DATA SECTION
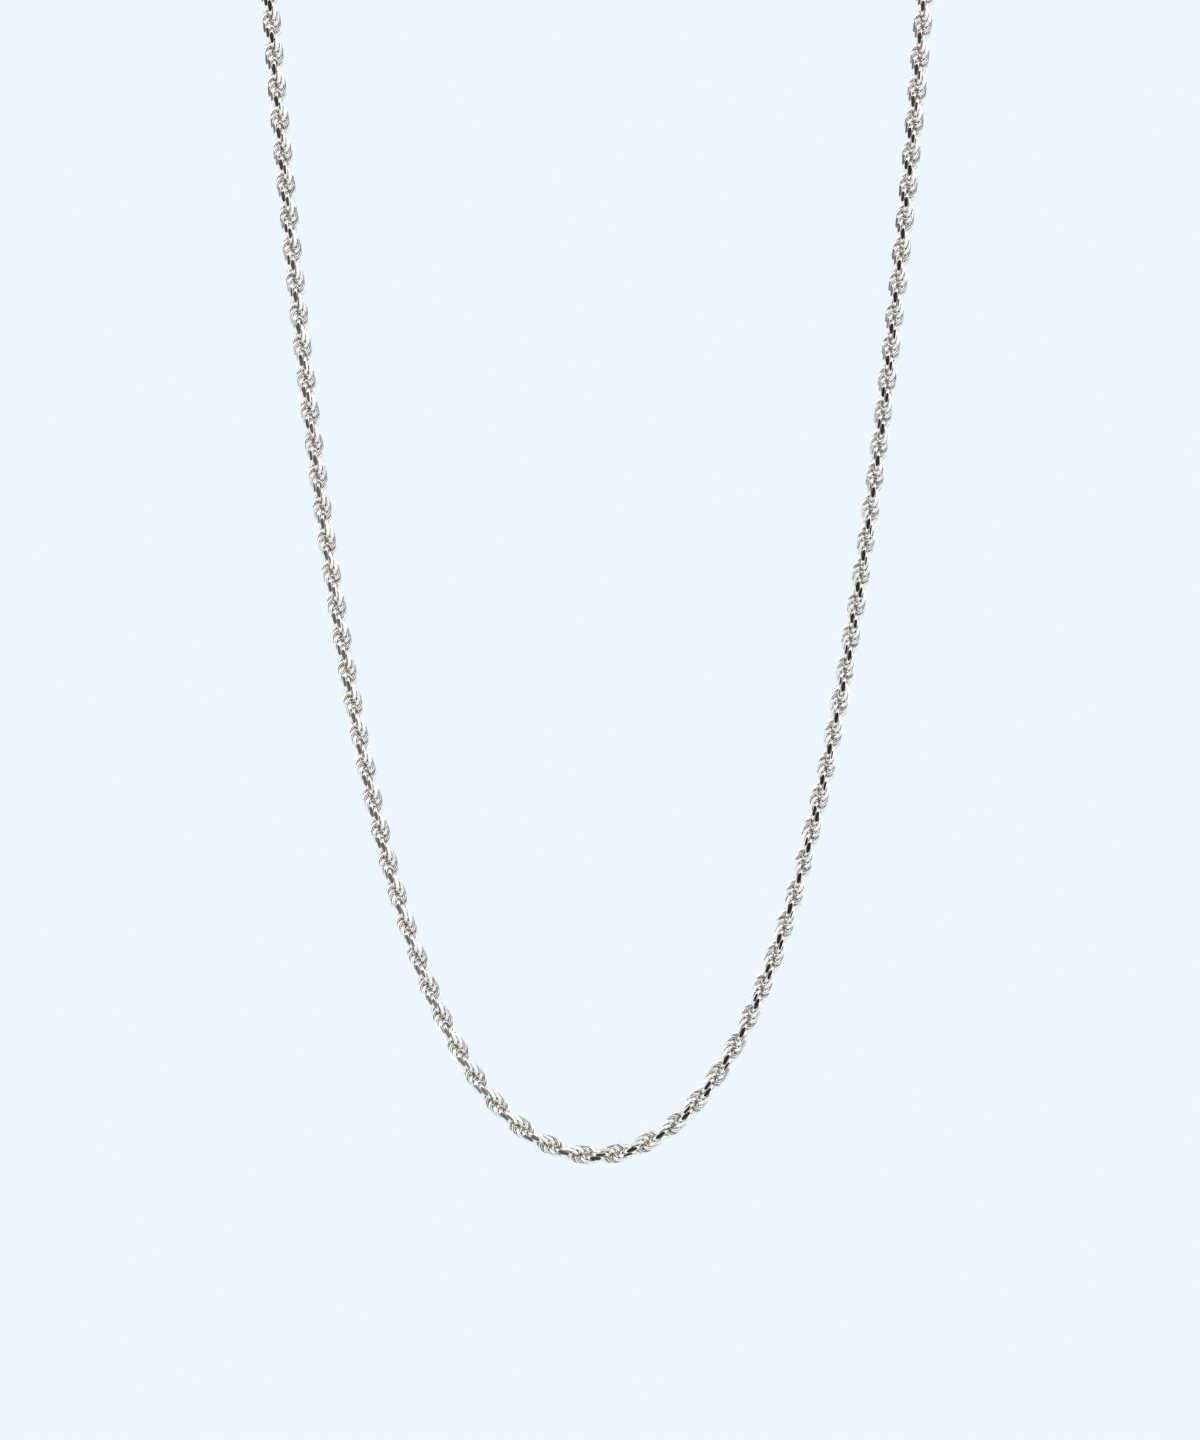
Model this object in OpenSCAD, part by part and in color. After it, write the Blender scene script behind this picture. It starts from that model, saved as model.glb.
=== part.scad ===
// Rope chain necklace, hanging freely as one whole loop.
// Millimetres, +Z up, the loop in the XZ plane. The origin is the middle of the clasp's
// underside, the inner side of the top of the loop, where the necklace hangs.

/* [Rope chain] */
// Length of the closed necklace along its middle line, clasp included
necklace_l = 500; // [400:10:700]
// Full width of the twisted rope
chain_w = 2.3; // [1.6:0.1:3.5]
// Radius of the bend at the lowest point, which sets how wide the chain hangs
bend_r = 12; // [8:0.5:20]

/* [Clasp] */
// Length of the barrel
clasp_l = 12; // [10:0.5:18]
// Wall of the barrel around the chain's end
clasp_wall = 0.35; // [0.3:0.05:0.8]
// How much thicker the barrel is at its middle than at its mouths, on the radius
clasp_belly = 0.3; // [0.1:0.05:0.8]
// How deep the chain's end sits in the barrel
socket_depth = 3; // [2:0.25:4]
// Width of the rounded rim at each mouth
rim_w = 0.8; // [0.5:0.1:1.2]
// How far the rim stands out from the barrel
rim_rise = 0.2; // [0.1:0.05:0.3]
// Width of the seam line around the middle of the barrel
seam_w = 0.15; // [0.1:0.05:0.4]
// Depth of the seam line
seam_depth = 0.1; // [0.05:0.05:0.2]

/* [Fits] */
// Gap between the chain's end and its socket, around it and behind it
seat_gap = 0.1; // [0.05:0.05:0.3]

/* [Hidden] */

// Sides of the chain's tube, and the spacing of its rings in chain widths
TUBE_SIDES = 8;
TIGHT_STEP = 2;
RUN_STEP = 3;
// Stretch on each side of the lowest point that counts as the tight bend, in bend radii
TIGHT_REACH = 2;
ROUND_FN = 96;
// The barrel's long arc is a small piece of a large circle, so that circle is finer
LONG_ARC_FN = 720;

// The chain, from its lowest point up each side: a free hanging arm, which is a catenary,
// then a round quarter turn over the top, then a straight end in the clasp.
half_clasp = clasp_l / 2;
socket_r = chain_w / 2 + seat_gap;
mouth_r = socket_r + clasp_wall;
belly_r = mouth_r + clasp_belly;
// Radius of the long arc from mouth to mouth along the barrel
barrel_arc_r = (half_clasp * half_clasp + clasp_belly * clasp_belly) / (2 * clasp_belly);

function asinh(v) = ln(v + sqrt(v * v + 1));
// Half width of the loop where an arm of this length ends
function arm_reach(arm) = bend_r * asinh(arm / bend_r);
// Angle between the end of the arm and the vertical
function arm_lean(arm) = atan(bend_r / arm);
// Radius of the turn that joins the end of the arm to the clasp
function turn_r(arm) = (arm_reach(arm) - half_clasp) / cos(arm_lean(arm));
function turn_l(arm) = turn_r(arm) * (90 + arm_lean(arm)) * PI / 180;
// Length that the turn and the clasp leave for the arm, which is closer to its real length
function better_arm(arm) = necklace_l / 2 - half_clasp - turn_l(arm);

// Each step is about ten times closer, so six of them leave under a thousandth of a millimetre
arm_l = better_arm(better_arm(better_arm(better_arm(better_arm(better_arm(necklace_l / 2))))));
top_r = turn_r(arm_l);
top_l = turn_l(arm_l);
// Height of the arm, and of the centre of the turn, above the lowest point
arm_h = sqrt(bend_r * bend_r + arm_l * arm_l) - bend_r;
turn_h = arm_h + top_r * sin(arm_lean(arm_l));
// Heights in the part's own frame
axis_z = belly_r;
low_z = axis_z - turn_h - top_r;

// Slope of the chain at a distance s up one side, in degrees from the horizontal
function slope(s) =
    s <= arm_l ? atan(s / bend_r)
    : s <= arm_l + top_l ? 90 - arm_lean(arm_l) + (s - arm_l) / top_r * 180 / PI
    : 180;
// Place of the chain's middle line at that distance, as [x, z]
function side_point(s) =
    s <= arm_l ? [bend_r * asinh(s / bend_r), low_z + sqrt(bend_r * bend_r + s * s) - bend_r]
    : s <= arm_l + top_l ? [half_clasp + top_r * sin(slope(s)), low_z + turn_h - top_r * cos(slope(s))]
    : [half_clasp - (s - arm_l - top_l), axis_z];

// Distances from the lowest point at which the tube has a ring, up one side
mouth_s = arm_l + top_l;
end_s = mouth_s + socket_depth - seat_gap;
tight_s = TIGHT_REACH * bend_r;
tight_count = ceil(tight_s / (TIGHT_STEP * chain_w));
run_count = ceil((mouth_s - tight_s) / (RUN_STEP * chain_w));
side_stations = concat(
    [for (i = [1 : tight_count]) tight_s * i / tight_count],
    [for (i = [1 : run_count]) tight_s + (mouth_s - tight_s) * i / run_count],
    [end_s]
);
side_count = len(side_stations);
stations = concat(
    [for (i = [side_count - 1 : -1 : 0]) -side_stations[i]],
    [0],
    side_stations
);

// One ring of the tube, around the point at the signed distance s
function ring(s) =
    let (
        side = s < 0 ? -1 : 1,
        place = side_point(abs(s)),
        tilt = side * slope(abs(s)),
        r = chain_w / 2
    )
    [for (k = [0 : TUBE_SIDES - 1])
        let (turn = 360 * k / TUBE_SIDES)
        [side * place[0] + r * cos(turn) * sin(tilt), r * sin(turn), place[1] - r * cos(turn) * cos(tilt)]
    ];

// The rope of silver links as a plain tube of the rope's full width
module rope_chain() {
    ring_count = len(stations);
    points = [for (s = stations) each ring(s)];
    walls = [for (i = [0 : ring_count - 2], k = [0 : TUBE_SIDES - 1])
        let (
            here = i * TUBE_SIDES,
            next_k = (k + 1) % TUBE_SIDES
        )
        [here + k, here + TUBE_SIDES + k, here + TUBE_SIDES + next_k, here + next_k]
    ];
    first_end = [for (k = [0 : TUBE_SIDES - 1]) k];
    last_end = [for (k = [TUBE_SIDES - 1 : -1 : 0]) (ring_count - 1) * TUBE_SIDES + k];
    color("silver")
        polyhedron(points = points, faces = concat(walls, [first_end, last_end]));
}

// Half section of the barrel: its long arc and a rounded rim at each mouth, cut off square
module barrel_section() {
    intersection() {
        union() {
            translate([belly_r - barrel_arc_r, 0])
                circle(r = barrel_arc_r, $fn = LONG_ARC_FN);
            for (end = [-1, 1])
                translate([mouth_r + rim_rise - rim_w / 2, end * (half_clasp - rim_w / 3)])
                    circle(d = rim_w, $fn = ROUND_FN);
        }
        translate([0, -half_clasp])
            square([belly_r + rim_rise, clasp_l]);
    }
}

// Plain barrel that holds both ends of the chain
module clasp() {
    color("gainsboro")
        translate([0, 0, axis_z])
            rotate([0, 90, 0])
                difference() {
                    rotate_extrude($fn = ROUND_FN)
                        barrel_section();
                    for (end = [0, 180])
                        rotate([end, 0, 0])
                            translate([0, 0, half_clasp - socket_depth])
                                cylinder(r = socket_r, h = 2 * socket_depth, $fn = ROUND_FN);
                    rotate_extrude($fn = ROUND_FN)
                        translate([belly_r - seam_depth, -seam_w / 2])
                            square([2 * seam_depth, seam_w]);
                }
}

rope_chain();
clasp();
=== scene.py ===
"""The looks of a silver rope chain necklace: every link, the barrel clasp and a small studio.

Everything is in metres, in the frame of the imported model: +Z up, the loop in the XZ plane, the
origin at the inner side of the clasp. Sizes in millimetres are written as a number times MM.
"""

from __future__ import annotations

import logging
import math
from dataclasses import dataclass, field
from enum import Enum, IntEnum
from typing import Any

import bmesh
import bpy
import numpy as np
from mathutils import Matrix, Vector
from mathutils.bvhtree import BVHTree

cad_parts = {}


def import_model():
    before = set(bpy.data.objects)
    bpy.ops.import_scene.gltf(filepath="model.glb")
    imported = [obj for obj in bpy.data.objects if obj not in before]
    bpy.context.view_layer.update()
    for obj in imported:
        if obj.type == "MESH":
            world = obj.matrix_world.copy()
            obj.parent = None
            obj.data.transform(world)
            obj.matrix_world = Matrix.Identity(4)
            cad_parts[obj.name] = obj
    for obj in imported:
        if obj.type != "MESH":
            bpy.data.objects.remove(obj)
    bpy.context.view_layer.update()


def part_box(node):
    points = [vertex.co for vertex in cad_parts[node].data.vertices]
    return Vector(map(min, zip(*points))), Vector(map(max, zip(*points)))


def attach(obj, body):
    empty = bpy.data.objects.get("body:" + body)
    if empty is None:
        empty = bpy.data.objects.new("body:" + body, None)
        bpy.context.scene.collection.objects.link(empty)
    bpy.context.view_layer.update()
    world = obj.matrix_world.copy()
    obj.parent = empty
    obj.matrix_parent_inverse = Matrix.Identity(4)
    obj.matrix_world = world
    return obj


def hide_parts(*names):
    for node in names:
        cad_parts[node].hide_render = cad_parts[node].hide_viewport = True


LOG = logging.getLogger("rope_chain")
MM = 0.001
BODY = "root"


class Slot(Enum):
    """Names of material slots for the rope and the clasp, which the pieces do not use."""

    ROPE = "rope_silver"
    CLASP = "clasp_silver"


class Face(Enum):
    """Which finish a face has, as its material index."""

    ROUND = 0
    CUT = 1


class Play(IntEnum):
    """Column of the random numbers that each part of a link's play is drawn in."""

    TURN = 0
    LEAN = 1
    SKEW = 2
    SIDE = 3
    OUT = 4


def store(mesh: bpy.types.Mesh, name: str, values: np.ndarray) -> None:
    """Stores a number at every point of a mesh.

    Args:
        mesh: The mesh.
        name: Name of the new attribute.
        values: One number for each point.
    """
    kept = mesh.attributes.new(name, "FLOAT", "POINT")
    kept.data.foreach_set("value", values.astype(np.float32))


@dataclass(frozen=True)
class Grain:
    """How fine a noise is, in the object's own space.

    Attributes:
        scale: Number of blotches in a metre.
        detail: Number of finer layers.
        stretch: Factor on each axis of the space.
    """

    scale: float
    detail: float
    stretch: tuple[float, float, float] = (1.0, 1.0, 1.0)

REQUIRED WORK
Write out exactly the lines from the one with "ends of the chain" through the one with "imported = [obj", including both, and no others.

TASK RESPONSE
// Plain barrel that holds both ends of the chain
module clasp() {
    color("gainsboro")
        translate([0, 0, axis_z])
            rotate([0, 90, 0])
                difference() {
                    rotate_extrude($fn = ROUND_FN)
                        barrel_section();
                    for (end = [0, 180])
                        rotate([end, 0, 0])
                            translate([0, 0, half_clasp - socket_depth])
                                cylinder(r = socket_r, h = 2 * socket_depth, $fn = ROUND_FN);
                    rotate_extrude($fn = ROUND_FN)
                        translate([belly_r - seam_depth, -seam_w / 2])
                            square([2 * seam_depth, seam_w]);
                }
}

rope_chain();
clasp();
=== scene.py ===
"""The looks of a silver rope chain necklace: every link, the barrel clasp and a small studio.

Everything is in metres, in the frame of the imported model: +Z up, the loop in the XZ plane, the
origin at the inner side of the clasp. Sizes in millimetres are written as a number times MM.
"""

from __future__ import annotations

import logging
import math
from dataclasses import dataclass, field
from enum import Enum, IntEnum
from typing import Any

import bmesh
import bpy
import numpy as np
from mathutils import Matrix, Vector
from mathutils.bvhtree import BVHTree

cad_parts = {}


def import_model():
    before = set(bpy.data.objects)
    bpy.ops.import_scene.gltf(filepath="model.glb")
    imported = [obj for obj in bpy.data.objects if obj not in before]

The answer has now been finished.